Tudo indica, contudo, que este será apenas o início de uma nova tendência. Tal como no passado as negociações coletivas introduziram cláusulas sobre igualdade de género, segurança no trabalho ou conciliação entre vida pessoal e profissional, é natural que o futuro traga cláusulas sobre algoritmos, dados e decisões automatizadas. A inteligência artificial não é um tema passageiro; é o novo ambiente em que as relações laborais terão de aprender a respirar. A questão é saber se o farão de forma consciente ou apenas reativa, copiando modas e resoluções sem perceber o que está realmente em jogo.
Porque, no fundo, discutir inteligência artificial no trabalho é discutir futuro. Se a tecnologia se torna o novo árbitro invisível dessas decisões, então a negociação coletiva não pode limitar-se a acolhê-la com ingenuidade.
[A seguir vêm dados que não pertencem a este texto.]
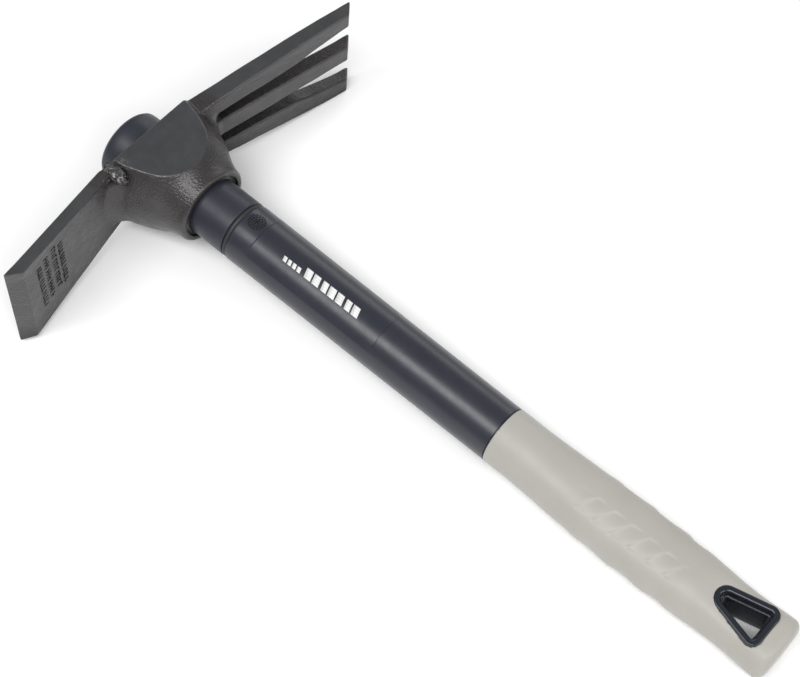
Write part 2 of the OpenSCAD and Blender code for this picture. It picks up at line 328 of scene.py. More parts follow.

É preciso questioná-la, mas, acima de tudo, compreendê-la. Negociar sem saber o que se está a negociar é abdicar do próprio propósito da negociação.
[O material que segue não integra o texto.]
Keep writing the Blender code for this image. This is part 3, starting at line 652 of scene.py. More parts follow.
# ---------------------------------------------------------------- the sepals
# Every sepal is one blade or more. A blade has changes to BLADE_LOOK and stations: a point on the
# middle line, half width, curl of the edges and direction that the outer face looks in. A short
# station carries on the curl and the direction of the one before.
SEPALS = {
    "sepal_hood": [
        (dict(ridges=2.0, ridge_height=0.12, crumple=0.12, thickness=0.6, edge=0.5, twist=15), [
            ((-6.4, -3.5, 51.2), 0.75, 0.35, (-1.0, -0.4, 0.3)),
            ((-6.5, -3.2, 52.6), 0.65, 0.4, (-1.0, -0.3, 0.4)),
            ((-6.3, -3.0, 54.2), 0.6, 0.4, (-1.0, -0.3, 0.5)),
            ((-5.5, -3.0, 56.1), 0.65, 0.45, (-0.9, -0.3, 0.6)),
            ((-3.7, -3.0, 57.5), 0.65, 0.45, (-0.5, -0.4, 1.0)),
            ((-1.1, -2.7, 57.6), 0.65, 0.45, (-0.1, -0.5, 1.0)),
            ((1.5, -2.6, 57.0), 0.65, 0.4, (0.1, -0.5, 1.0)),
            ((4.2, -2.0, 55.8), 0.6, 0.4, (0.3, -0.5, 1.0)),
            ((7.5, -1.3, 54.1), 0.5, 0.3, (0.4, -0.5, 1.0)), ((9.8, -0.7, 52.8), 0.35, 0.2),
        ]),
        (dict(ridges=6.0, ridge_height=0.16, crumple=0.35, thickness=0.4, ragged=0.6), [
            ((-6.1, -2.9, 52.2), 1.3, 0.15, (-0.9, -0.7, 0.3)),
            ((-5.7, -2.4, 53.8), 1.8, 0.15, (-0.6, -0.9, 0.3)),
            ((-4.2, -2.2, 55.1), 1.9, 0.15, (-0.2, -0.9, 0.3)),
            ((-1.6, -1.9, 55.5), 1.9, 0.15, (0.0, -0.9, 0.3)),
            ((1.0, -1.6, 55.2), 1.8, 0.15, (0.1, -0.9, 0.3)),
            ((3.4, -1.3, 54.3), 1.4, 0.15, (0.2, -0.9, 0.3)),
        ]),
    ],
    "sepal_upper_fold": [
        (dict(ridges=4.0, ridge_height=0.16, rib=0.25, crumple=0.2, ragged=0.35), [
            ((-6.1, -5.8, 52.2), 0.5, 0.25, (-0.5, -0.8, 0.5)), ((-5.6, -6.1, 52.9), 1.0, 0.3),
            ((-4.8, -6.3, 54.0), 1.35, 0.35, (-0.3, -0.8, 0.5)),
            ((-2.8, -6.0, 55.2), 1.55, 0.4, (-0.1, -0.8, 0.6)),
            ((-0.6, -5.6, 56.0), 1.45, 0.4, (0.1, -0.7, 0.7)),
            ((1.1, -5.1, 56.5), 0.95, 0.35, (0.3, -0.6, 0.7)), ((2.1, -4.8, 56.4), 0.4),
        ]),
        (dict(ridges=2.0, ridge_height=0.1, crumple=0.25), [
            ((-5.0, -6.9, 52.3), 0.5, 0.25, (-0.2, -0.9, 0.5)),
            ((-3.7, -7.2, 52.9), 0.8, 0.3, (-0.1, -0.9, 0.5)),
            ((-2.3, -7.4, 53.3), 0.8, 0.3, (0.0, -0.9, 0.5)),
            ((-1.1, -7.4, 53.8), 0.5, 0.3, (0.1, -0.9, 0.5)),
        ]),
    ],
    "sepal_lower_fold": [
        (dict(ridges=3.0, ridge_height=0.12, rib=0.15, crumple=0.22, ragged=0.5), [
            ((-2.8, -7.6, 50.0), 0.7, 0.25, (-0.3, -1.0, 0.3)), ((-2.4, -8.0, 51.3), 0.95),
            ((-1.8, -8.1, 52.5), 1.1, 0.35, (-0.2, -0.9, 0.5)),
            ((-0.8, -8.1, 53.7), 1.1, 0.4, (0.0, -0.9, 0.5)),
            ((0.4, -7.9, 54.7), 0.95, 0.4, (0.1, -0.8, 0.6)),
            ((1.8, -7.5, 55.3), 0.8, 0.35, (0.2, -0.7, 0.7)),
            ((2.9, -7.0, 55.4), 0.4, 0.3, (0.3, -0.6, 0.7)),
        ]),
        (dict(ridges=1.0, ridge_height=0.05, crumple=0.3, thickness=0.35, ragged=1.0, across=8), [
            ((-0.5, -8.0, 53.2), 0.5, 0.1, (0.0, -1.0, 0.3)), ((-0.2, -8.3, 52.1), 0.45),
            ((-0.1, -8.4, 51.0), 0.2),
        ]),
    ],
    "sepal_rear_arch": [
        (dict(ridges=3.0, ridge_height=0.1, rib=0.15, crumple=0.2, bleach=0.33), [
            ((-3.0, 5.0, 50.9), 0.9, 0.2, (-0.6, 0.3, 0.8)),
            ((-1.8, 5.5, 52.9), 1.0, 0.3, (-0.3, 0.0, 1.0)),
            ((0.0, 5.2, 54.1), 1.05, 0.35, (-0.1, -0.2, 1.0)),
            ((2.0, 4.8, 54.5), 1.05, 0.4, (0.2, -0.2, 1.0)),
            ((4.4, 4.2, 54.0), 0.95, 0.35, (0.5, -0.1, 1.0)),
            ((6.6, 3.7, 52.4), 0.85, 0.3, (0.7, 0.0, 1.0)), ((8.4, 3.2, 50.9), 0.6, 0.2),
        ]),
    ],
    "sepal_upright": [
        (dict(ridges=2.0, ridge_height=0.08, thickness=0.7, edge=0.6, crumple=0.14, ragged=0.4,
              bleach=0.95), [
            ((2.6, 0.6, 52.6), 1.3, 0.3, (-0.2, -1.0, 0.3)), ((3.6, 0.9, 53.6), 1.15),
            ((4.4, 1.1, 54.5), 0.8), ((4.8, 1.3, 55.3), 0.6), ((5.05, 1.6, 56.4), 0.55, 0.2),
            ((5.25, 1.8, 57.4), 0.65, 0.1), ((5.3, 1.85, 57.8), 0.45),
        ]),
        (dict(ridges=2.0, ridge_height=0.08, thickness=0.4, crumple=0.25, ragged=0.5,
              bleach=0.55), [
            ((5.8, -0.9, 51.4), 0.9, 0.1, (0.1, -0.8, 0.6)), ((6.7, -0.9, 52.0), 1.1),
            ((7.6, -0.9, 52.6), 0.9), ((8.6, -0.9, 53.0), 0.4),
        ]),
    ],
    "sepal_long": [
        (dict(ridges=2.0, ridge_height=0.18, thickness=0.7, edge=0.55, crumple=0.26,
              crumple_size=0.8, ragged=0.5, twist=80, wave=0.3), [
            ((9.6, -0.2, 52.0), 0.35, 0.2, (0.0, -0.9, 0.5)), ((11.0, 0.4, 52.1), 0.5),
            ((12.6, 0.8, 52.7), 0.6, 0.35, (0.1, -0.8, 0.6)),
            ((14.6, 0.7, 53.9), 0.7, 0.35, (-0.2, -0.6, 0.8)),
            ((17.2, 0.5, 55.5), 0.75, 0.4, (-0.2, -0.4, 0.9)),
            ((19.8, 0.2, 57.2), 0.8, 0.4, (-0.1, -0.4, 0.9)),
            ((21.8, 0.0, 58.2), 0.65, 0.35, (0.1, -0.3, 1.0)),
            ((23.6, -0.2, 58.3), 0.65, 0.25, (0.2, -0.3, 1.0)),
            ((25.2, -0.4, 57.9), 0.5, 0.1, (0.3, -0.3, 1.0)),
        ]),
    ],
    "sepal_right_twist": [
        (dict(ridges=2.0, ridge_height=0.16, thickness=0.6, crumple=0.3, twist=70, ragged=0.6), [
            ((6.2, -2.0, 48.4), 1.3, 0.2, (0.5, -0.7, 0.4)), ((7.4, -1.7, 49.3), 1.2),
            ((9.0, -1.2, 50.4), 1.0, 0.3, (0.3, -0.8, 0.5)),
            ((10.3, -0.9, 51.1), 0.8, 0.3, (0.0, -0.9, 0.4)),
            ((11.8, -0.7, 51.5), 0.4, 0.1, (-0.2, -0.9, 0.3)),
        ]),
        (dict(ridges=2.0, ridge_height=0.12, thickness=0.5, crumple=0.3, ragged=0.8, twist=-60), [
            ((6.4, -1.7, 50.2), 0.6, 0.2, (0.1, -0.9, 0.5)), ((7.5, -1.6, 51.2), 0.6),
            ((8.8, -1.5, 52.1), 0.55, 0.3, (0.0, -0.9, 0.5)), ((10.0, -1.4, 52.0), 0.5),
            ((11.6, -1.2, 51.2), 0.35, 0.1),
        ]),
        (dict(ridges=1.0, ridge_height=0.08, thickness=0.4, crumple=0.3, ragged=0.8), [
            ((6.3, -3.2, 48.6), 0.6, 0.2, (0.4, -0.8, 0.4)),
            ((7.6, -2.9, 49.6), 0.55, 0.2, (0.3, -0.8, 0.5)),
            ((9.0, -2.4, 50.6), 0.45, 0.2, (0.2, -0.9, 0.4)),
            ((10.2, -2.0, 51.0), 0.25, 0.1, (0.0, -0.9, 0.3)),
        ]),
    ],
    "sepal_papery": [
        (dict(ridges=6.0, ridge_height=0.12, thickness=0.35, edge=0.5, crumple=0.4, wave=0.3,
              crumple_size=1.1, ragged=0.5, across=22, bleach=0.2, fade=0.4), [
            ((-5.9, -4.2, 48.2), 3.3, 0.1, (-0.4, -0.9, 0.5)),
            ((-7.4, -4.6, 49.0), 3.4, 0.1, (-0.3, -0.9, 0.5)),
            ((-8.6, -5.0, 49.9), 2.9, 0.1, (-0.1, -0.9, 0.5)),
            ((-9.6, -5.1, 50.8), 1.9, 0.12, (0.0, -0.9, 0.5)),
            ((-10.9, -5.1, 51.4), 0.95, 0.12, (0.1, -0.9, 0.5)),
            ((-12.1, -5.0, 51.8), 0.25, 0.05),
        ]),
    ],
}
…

O desafio que se impõe não é apenas jurídico, é cultural e formativo. Os sindicatos e representantes das empresas terão de adquirir competências técnicas, compreender o funcionamento básico dos sistemas de IA, aprender a identificar riscos de viés, de discriminação e de opacidade. Do outro lado, as empresas terão de assumir uma responsabilidade ética real, reconhecendo que a tecnologia não é neutra e que as suas decisões — por mais automatizadas que sejam — têm impacto humano. Sem essa dupla consciência, qualquer acordo sobre IA no trabalho será apenas uma folha de papel bem-intencionada.
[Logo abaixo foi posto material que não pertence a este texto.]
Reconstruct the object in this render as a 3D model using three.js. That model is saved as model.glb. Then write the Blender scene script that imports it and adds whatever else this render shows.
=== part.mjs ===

A inteligência artificial está a reconfigurar a forma como trabalhamos, decidimos e convivemos nas organizações. A negociação coletiva pode e deve acompanhar esse movimento, mas só será transformadora se for informada. Caso contrário, ficará refém do mesmo automatismo que pretende regular. E o pior que pode acontecer à política laboral é confundir modernidade com submissão tecnológica. O futuro do trabalho não se decide em linhas de código, mas na capacidade humana de entender o que o código faz — e de reivindicar justiça, mesmo quando é uma máquina que decide.